**Work to be completed:** From the first line of the data below, repeat each line exactly until you reach the line with "0.07, 0.26)), roughness=0.6)"; include that line too.

**Provided data:**
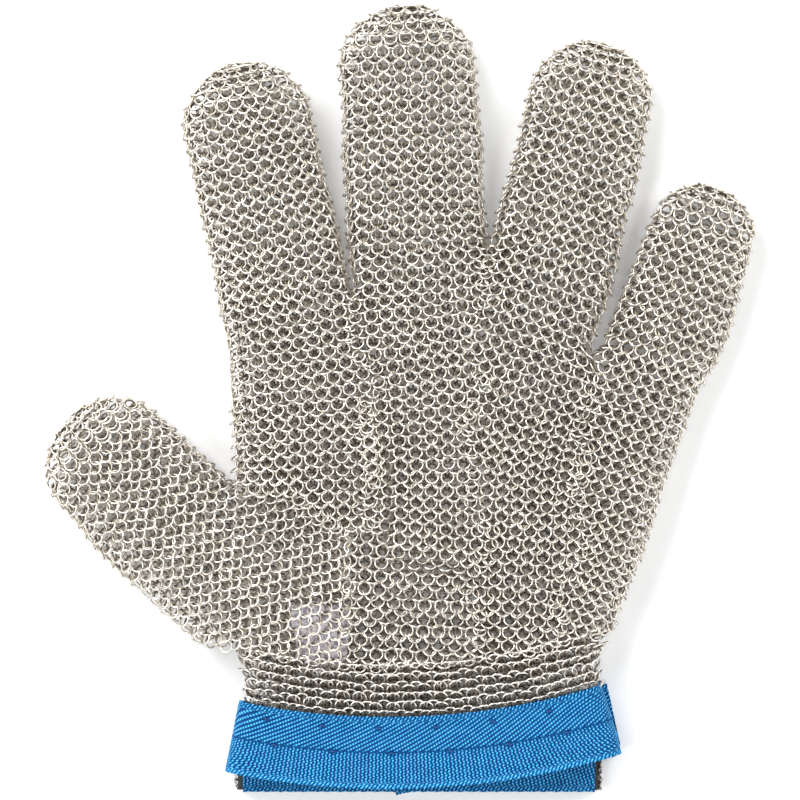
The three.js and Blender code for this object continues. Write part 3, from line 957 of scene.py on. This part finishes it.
def flat_band(name, start, way, length, width, z):
    """A straight length of webbing lying flat: start is its lower left corner, z its underside."""
    way = np.array(way)
    side = np.array([-way[1], way[0]])
    along, across = grid(np.linspace(0, length, int(length / 0.35)), np.linspace(0, width, int(width / 0.3)))
    ridge, yarn = weave(along, width - across, (-40, length + 40), width)
    height = yarn_height(ridge, yarn)
    loops = frayed(across, along, width)
    cut = np.exp(-np.minimum(along, length - along) / 0.8)
    place = np.array(start) + along[..., None] * way + loops[..., None] * side
    relief = RELIEF * (1 - height) + 0.1 * cut
    upper = np.concatenate([place, (z + WEBBING - relief)[..., None]], -1)
    lower = np.concatenate([place, (z + relief)[..., None]], -1)
    return band_mesh(name, upper, lower, {"ridge": ridge, "yarn": yarn, "shade": 0 * height}, webbing())


@functools.cache
def webbing():
    """Woven yarn with painted light and shade: lighter on its crowns and darker in its gaps."""
    n = Nodes("webbing")
    lines = n.cycle(n.attribute("ridge"), LINE_GAIN)
    crowns = n.cycle(n.attribute("yarn"), YARN_GAIN)
    height = n.math("MULTIPLY", lines, n.math("MULTIPLY_ADD", crowns, YARN_SHARE, 1 - YARN_SHARE))
    patches = n.math("MULTIPLY_ADD", n.noise(420.0, 3.0), 0.5, -0.25)
    # Painted light and shade: the colour follows the yarns' height, lighter on their crowns and darker in
    # their gaps.
    tone = n.math("ADD", n.math("ADD", height, n.attribute("shade")), patches)
    colour = n.ramp(
        tone,
        (0.0, (0.0, 0.030, 0.115)),
        (0.35, (0.0, 0.082, 0.24)),
        (0.7, (0.006, 0.19, 0.44)),
        (1.0, (0.12, 0.47, 0.80)),
    )
    bump = n.add("ShaderNodeBump", {"Height": height, "Strength": 0.5, "Distance": 0.0002})
    n.set(base_color=colour, roughness=0.7, specular_ior_level=0.12, normal=bump.outputs["Normal"])
    return n.material


def mottled(name, scale, detail, *stops, **finish):
    """A material whose colour wanders between the stops."""
    n = Nodes(name)
    n.set(base_color=n.ramp(n.noise(scale, detail), *stops), **finish)
    return n.material


@functools.cache
def thread():
    return mottled("thread", 1500.0, 2.0, (0.3, (0.0, 0.02, 0.10)), (0.7, (0.01, 0.07, 0.26)), roughness=0.6)


@functools.cache
def tape_black():
    return mottled("tape", 1400.0, 3.0, (0.3, grey(0.008)), (0.75, grey(0.045, 0.05)), roughness=0.75)


@functools.cache
def film():
    """Clear film with a pale lilac cast, mottled from dark lilac to near white: the pale mottles are painted
    highlights of its crinkles.
    """
    # Painted highlights: near-white mottles for the light caught by the crinkled film.
    stops = (0.40, (0.34, 0.32, 0.40)), (0.58, (0.98, 0.95, 1.0))
    return mottled("film", 700.0, 3.0, *stops, roughness=0.25, alpha=0.42)


def tubes(name, lines, radius, material):
    """One mesh of thin tubes with closed ends, along lines that have the same number of points."""
    sides = 4  # so that one quad closes each end
    lines = np.asarray(lines)
    count, steps = lines.shape[:2]
    way = unit(np.gradient(lines, axis=1))
    helper = np.where(np.abs(way[..., 2:]) < 0.9, (0.0, 0, 1), (1.0, 0, 0))
    first = unit(np.cross(way, helper))
    second = np.cross(way, first)
    round_tube = np.linspace(0, 2 * math.pi, sides, endpoint=False)
    thin = radius * np.where(np.isin(np.arange(steps), (0, steps - 1)), 0.35, 1.0)
    cos, sin = np.cos(round_tube)[:, None], np.sin(round_tube)[:, None]
    ring = first[:, :, None] * cos + second[:, :, None] * sin
    points = (lines[:, :, None] + ring * thin[None, :, None, None]).reshape(-1, 3)
    i, j = grid(np.arange(steps - 1), np.arange(sides))
    j2 = (j + 1) % sides
    wall = np.stack([i * sides + j, i * sides + j2, (i + 1) * sides + j2, (i + 1) * sides + j], -1)
    last = (steps - 1) * sides
    caps = np.array([[3, 2, 1, 0], [last, last + 1, last + 2, last + 3]])
    one = np.concatenate([wall.reshape(-1, 4), caps])
    piece = new_mesh_object(name, points, repeated(one, count, steps * sides))
    piece.data.materials.append(material)
    return piece


def stitches(name, row):
    """Short stitches, each pulled down into its dip."""
    t = np.linspace(-1, 1, 9)
    height = STRAP_TOP + 0.5 * WEBBING - 0.1 - 0.5 * t**4
    radius = STRAP_RADII[0] + STITCH_ROWS[row] + 0.15 * t
    lines = [on_strap(place + 0.85 * t, radius, height) for place in stitch_places(row)]
    return tubes(name, lines, 0.3, thread())


def make_strap():
    band = front_band()
    finish_piece(band, "strap_front_band", "hand")
    back = flat_band("webbing_back_band", BACK_START, (1, 0), BACK_LENGTH, WIDTH, BACK_LOW)
    finish_piece(back, "strap_back_band", "hand")
    make_flap()
    make_loop_tape()
    make_tag()
    for row, place in enumerate(("upper", "middle")):
        finish_piece(stitches(f"stitches_{place}", row), f"stitch_row_{place}", "hand")


FLAP_TURN = math.radians(12.5)
FLAP_HINGE = np.array([68.3, -106.8])
FLAP_WAY = np.array([-math.cos(FLAP_TURN), -math.sin(FLAP_TURN)])  # from its hinge to its free end
FLAP_SIDE = np.array([-math.sin(FLAP_TURN), math.cos(FLAP_TURN)])
FLAP_LENGTH, FLAP_WIDTH, FLAP_GAP = 71.0, 19.4, 0.3
HOOK_START, HOOK_LENGTH = 19.9, 52.0
HOOK_WIDTH, HOOK_MARGIN = 17.5, 1.0
HOOK_LOW, HOOK_HIGH = 1.25, 1.7


def in_flap(along, across, z):
    """Places in the flap's own directions, from the corner at its hinge."""
    place = FLAP_HINGE + along[..., None] * FLAP_WAY + across[..., None] * FLAP_SIDE
    return np.concatenate([place, z[..., None]], -1)


def make_flap():
    far = FLAP_HINGE + (FLAP_LENGTH + FLAP_GAP) * FLAP_WAY
    flap = flat_band("webbing_closure_flap", far, -FLAP_WAY, FLAP_LENGTH, FLAP_WIDTH, 0.0)
    finish_piece(flap, "closure_flap", "flap")
    along, across = grid(np.linspace(0, HOOK_LENGTH, 60), np.linspace(0, HOOK_WIDTH, 24))
    place = [HOOK_START + along, HOOK_MARGIN + across]
    low, high = (in_flap(*place, np.full_like(along, z)) for z in (HOOK_LOW, HOOK_HIGH))
    backing = band_mesh("hook_tape_band", high, low, {}, tape_black())
    finish_piece(backing, "hook_tape", "flap")
    column, row = grid(np.arange(1, HOOK_LENGTH, 1.5), np.arange(0.9, 17.0, 1.3))
    column = (column + 0.75 * (np.arange(row.shape[1]) % 2)).ravel()[:, None]
    row = row.ravel()[:, None]
    turn = np.linspace(0, 1.25 * math.pi, 6)[None]
    forward = HOOK_START + column + 0.22 * (1 - np.cos(turn))
    height = 1.65 + 0.3 * np.sin(turn) + 0 * column
    lines = in_flap(forward, HOOK_MARGIN + row + 0 * turn, height)
    hooks = tubes("hook_tape_hooks", lines, 0.09, tape_black())
    finish_piece(hooks, "hook_tape", "flap")


LOOP_LEFT, LOOP_RIGHT, LOOP_LOW, LOOP_WIDTH = -50.2, 60.9, -120.4, 20.0
LOOP_COUNT = 2400


def make_loop_tape():
    """The loop tape and its pile, which is thickest at the tape's cut ends."""
    x, y = grid(np.linspace(LOOP_LEFT, LOOP_RIGHT, 200), np.linspace(LOOP_LOW, LOOP_LOW + LOOP_WIDTH, 30))
    low, high = (np.stack([x, y, np.full_like(x, z)], -1) for z in (2.35, 2.85))
    tape = band_mesh("loop_tape_band", high, low, {}, tape_black())
    finish_piece(tape, "loop_tape", "hand")
    count = (LOOP_COUNT, 1)
    at_end = rng.random(count) < 0.4
    x = np.where(
        at_end,
        np.where(rng.random(count) < 0.3, LOOP_LEFT, LOOP_RIGHT) + rng.normal(0, 0.5, count),
        rng.uniform(LOOP_LEFT, LOOP_RIGHT, count),
    )
    y = rng.uniform(LOOP_LOW, LOOP_LOW + LOOP_WIDTH, count)
    turn = rng.uniform(0, math.pi, count)
    t = np.linspace(0, math.pi, 6)
    size = rng.uniform(0.3, 0.7, count)
    sway = rng.normal(0, 0.35, count)
    reach, rise = size * np.cos(t), size * np.sin(t)
    lines = np.stack([x + reach * np.cos(turn) + sway * rise, y + reach * np.sin(turn), 2.4 - 0.8 * rise], -1)
    loops = tubes("loop_tape_pile", lines, 0.07, tape_black())
    finish_piece(loops, "loop_tape", "hand")


def make_tag():
    """Clear film between the two sheets of mail, curled at its lower edge."""
    outline_left = [[-84, -25], [-79, -31], [-63, -34.8]]
    outline_right = [[-84, -21], [-79, -16.5], [-68, -14.8], [-63, -17]]
    rise, spread = grid(np.linspace(-84, -63, 40), np.linspace(0, 1, 36))
    left, right = on_line(outline_left, rise), on_line(outline_right, rise)
    x = left + (right - left) * spread
    z = 12.55 + 0.35 * np.sin(x / 2.7) * np.sin(rise / 3.1) + 0.5 * smooth((-76 - rise) / 8)
    high, low = (np.stack([x, rise, z + lift], -1) for lift in (0.1, -0.1))
    tag = band_mesh("film_tag", high, low, {}, film())
    finish_piece(tag, "size_tag", "hand")


make_camera()
make_floor()
make_backdrop()
make_light()
make_mail()
make_strap()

**Correct response:**
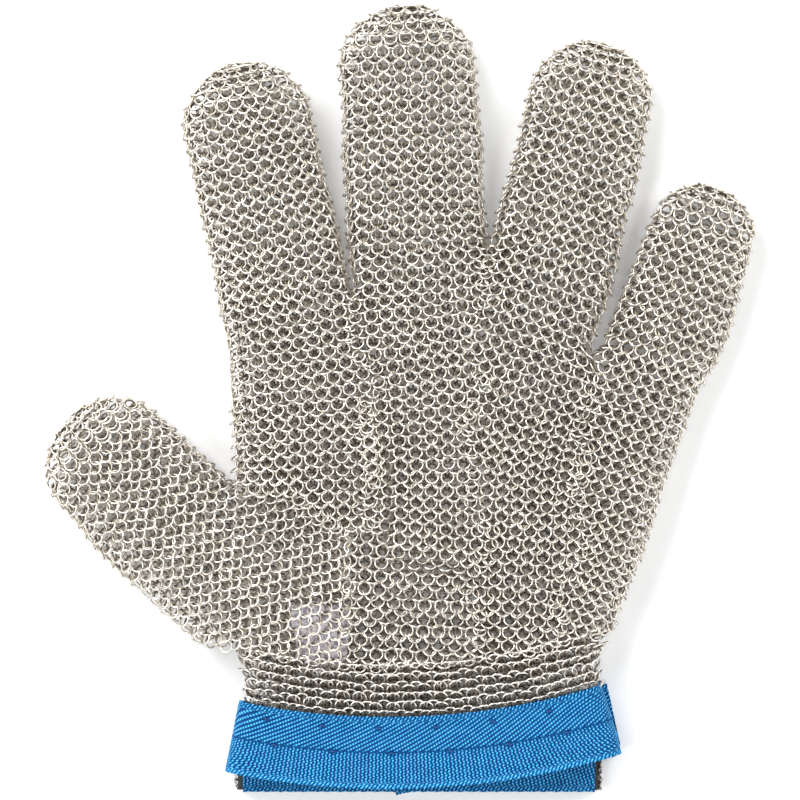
The three.js and Blender code for this object continues. Write part 3, from line 957 of scene.py on. This part finishes it.
def flat_band(name, start, way, length, width, z):
    """A straight length of webbing lying flat: start is its lower left corner, z its underside."""
    way = np.array(way)
    side = np.array([-way[1], way[0]])
    along, across = grid(np.linspace(0, length, int(length / 0.35)), np.linspace(0, width, int(width / 0.3)))
    ridge, yarn = weave(along, width - across, (-40, length + 40), width)
    height = yarn_height(ridge, yarn)
    loops = frayed(across, along, width)
    cut = np.exp(-np.minimum(along, length - along) / 0.8)
    place = np.array(start) + along[..., None] * way + loops[..., None] * side
    relief = RELIEF * (1 - height) + 0.1 * cut
    upper = np.concatenate([place, (z + WEBBING - relief)[..., None]], -1)
    lower = np.concatenate([place, (z + relief)[..., None]], -1)
    return band_mesh(name, upper, lower, {"ridge": ridge, "yarn": yarn, "shade": 0 * height}, webbing())


@functools.cache
def webbing():
    """Woven yarn with painted light and shade: lighter on its crowns and darker in its gaps."""
    n = Nodes("webbing")
    lines = n.cycle(n.attribute("ridge"), LINE_GAIN)
    crowns = n.cycle(n.attribute("yarn"), YARN_GAIN)
    height = n.math("MULTIPLY", lines, n.math("MULTIPLY_ADD", crowns, YARN_SHARE, 1 - YARN_SHARE))
    patches = n.math("MULTIPLY_ADD", n.noise(420.0, 3.0), 0.5, -0.25)
    # Painted light and shade: the colour follows the yarns' height, lighter on their crowns and darker in
    # their gaps.
    tone = n.math("ADD", n.math("ADD", height, n.attribute("shade")), patches)
    colour = n.ramp(
        tone,
        (0.0, (0.0, 0.030, 0.115)),
        (0.35, (0.0, 0.082, 0.24)),
        (0.7, (0.006, 0.19, 0.44)),
        (1.0, (0.12, 0.47, 0.80)),
    )
    bump = n.add("ShaderNodeBump", {"Height": height, "Strength": 0.5, "Distance": 0.0002})
    n.set(base_color=colour, roughness=0.7, specular_ior_level=0.12, normal=bump.outputs["Normal"])
    return n.material


def mottled(name, scale, detail, *stops, **finish):
    """A material whose colour wanders between the stops."""
    n = Nodes(name)
    n.set(base_color=n.ramp(n.noise(scale, detail), *stops), **finish)
    return n.material


@functools.cache
def thread():
    return mottled("thread", 1500.0, 2.0, (0.3, (0.0, 0.02, 0.10)), (0.7, (0.01, 0.07, 0.26)), roughness=0.6)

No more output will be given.